Impacto do programa CONTIGO
a nível social e organizacional
Os dados apresentados pela Secretaria Regional da Solidariedade Social dão conta que o programa CONTIGO revelou-se, a nível nacional, o primeiro modelo específico de intervenção sobre a violência conjugal abrangendo vítima, agressor e respectivas envolventes familiares e comunitárias. O programa tem contribuído para oferecer “maiores níveis de protecção à vítima e aos descendentes algo que se associa ao facto de toda a Região deter recursos especializados para intervir sobre o fenómeno em causa, quer a nível técnico quer material (estão criados espaços abrigo para mulheres/crianças, vítimas de violência familiar, em 8 das ilhas dos Açores).
De acordo com a Secretaria Regional da Solidariedade Social, desde que foi implementado, o CONTIGO “potencializou uma muito maior denúncia de crimes de violência conjugal por força de uma maior identificação de situações de risco, quer pela divulgação da informação, quer pelo suporte técnico proporcionado a vítimas”. Além disso, tem permitido “uma maior capacidade de neutralização dos ciclos de violência doméstica – os agressores intervencionados diminuíram na sua grande maioria, quer o respectivo grau de tolerância e aceitação relativamente à violência conjugal, quer o respectivo grau de legitimação da violência pela sua atribuição a causas externas”.

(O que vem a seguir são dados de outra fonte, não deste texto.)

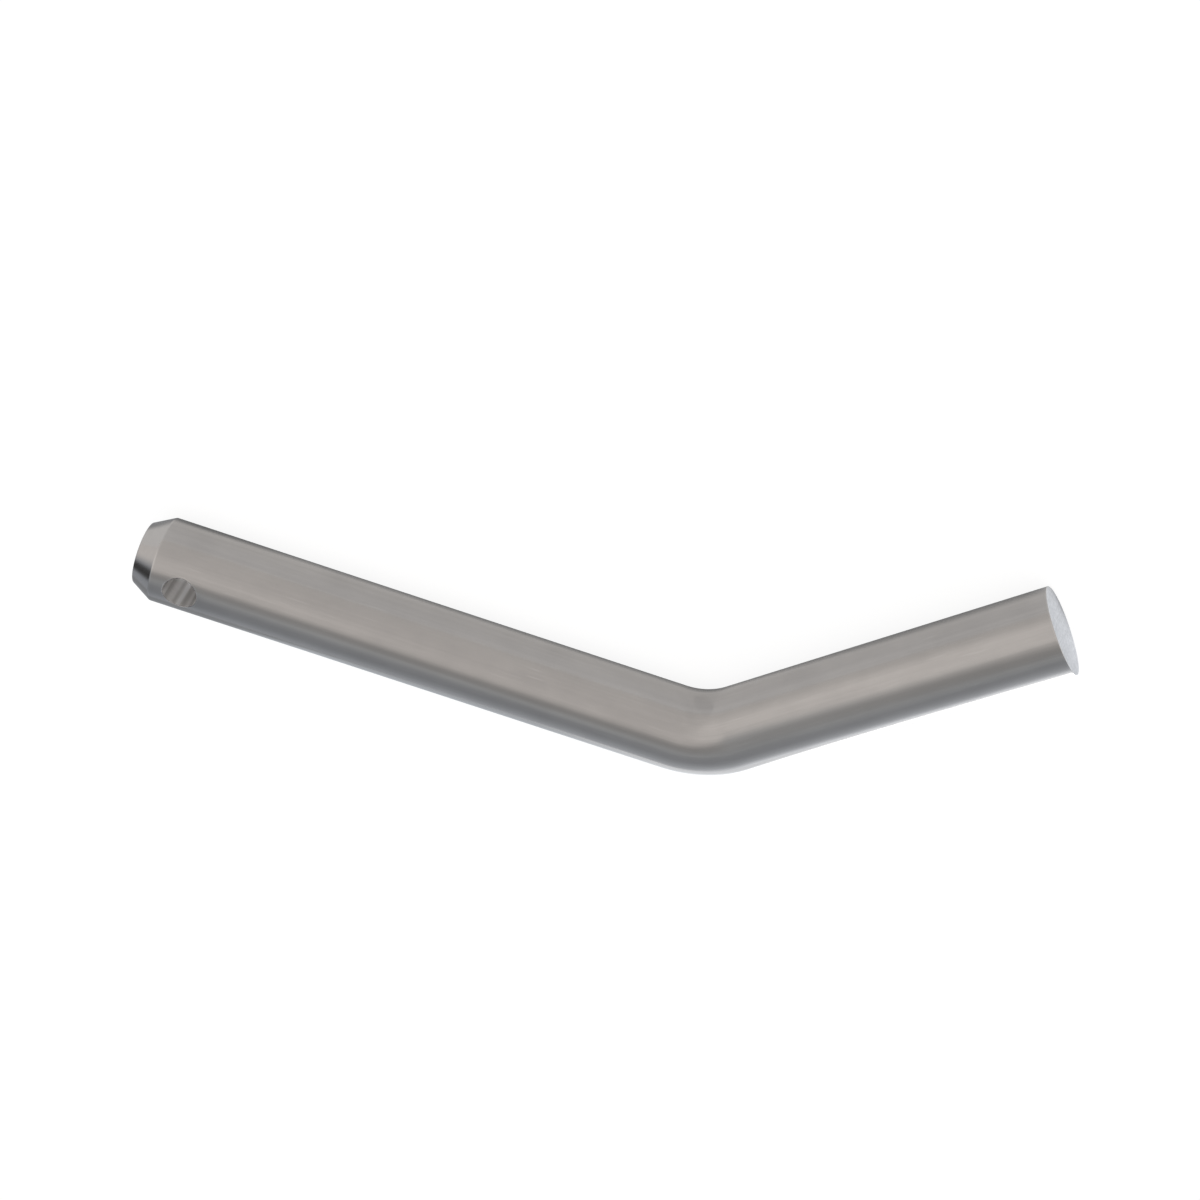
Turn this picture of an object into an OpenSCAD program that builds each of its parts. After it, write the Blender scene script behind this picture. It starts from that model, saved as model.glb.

Além disso, o programa “permitiu, em áreas muito específicas e pela primeira vez no espaço nacional, uma forte especialização de recursos – ao longos dos últimos anos, Ministério Público, Instituto da Segurança Social dos Açores, Direcção Regional da
Solidariedade Social, Polícia de Segurança Pública, Direcção Geral de Reinserção e Serviços Prisionais alocaram meios especializados para intervir sobre a violência conjugal/doméstica nos Açores”. O Governo Regional também realizou um forte investimento formativo sobre os profissionais das organizações com intervenção no domínio em causa.
A Secretaria indica ainda que o CONTIGO “cresceu” e um conjunto de organizações lideradas pela Direcção Regional da Solidariedade Social está a implementar desde 2012, o sub-programa IMPACTO que procura contextualizar uma metodologia interventiva sobre o impacto da violência de género sobre crianças e jovens.
O Programa CONTIGO já disseminou conteúdos interventivos para outras realidades geográficas como a Região Autónoma da Madeira e o Concelho de Cascais; e tem suscitado um interesse crescente de organizações científicas, nomeadamente do meio universitário, para análise/avaliação das respectivas dinâmicas e resultados, dado tratar-se ainda da única experiência nacional, com intervenção articulada na área da vítima e do agressor.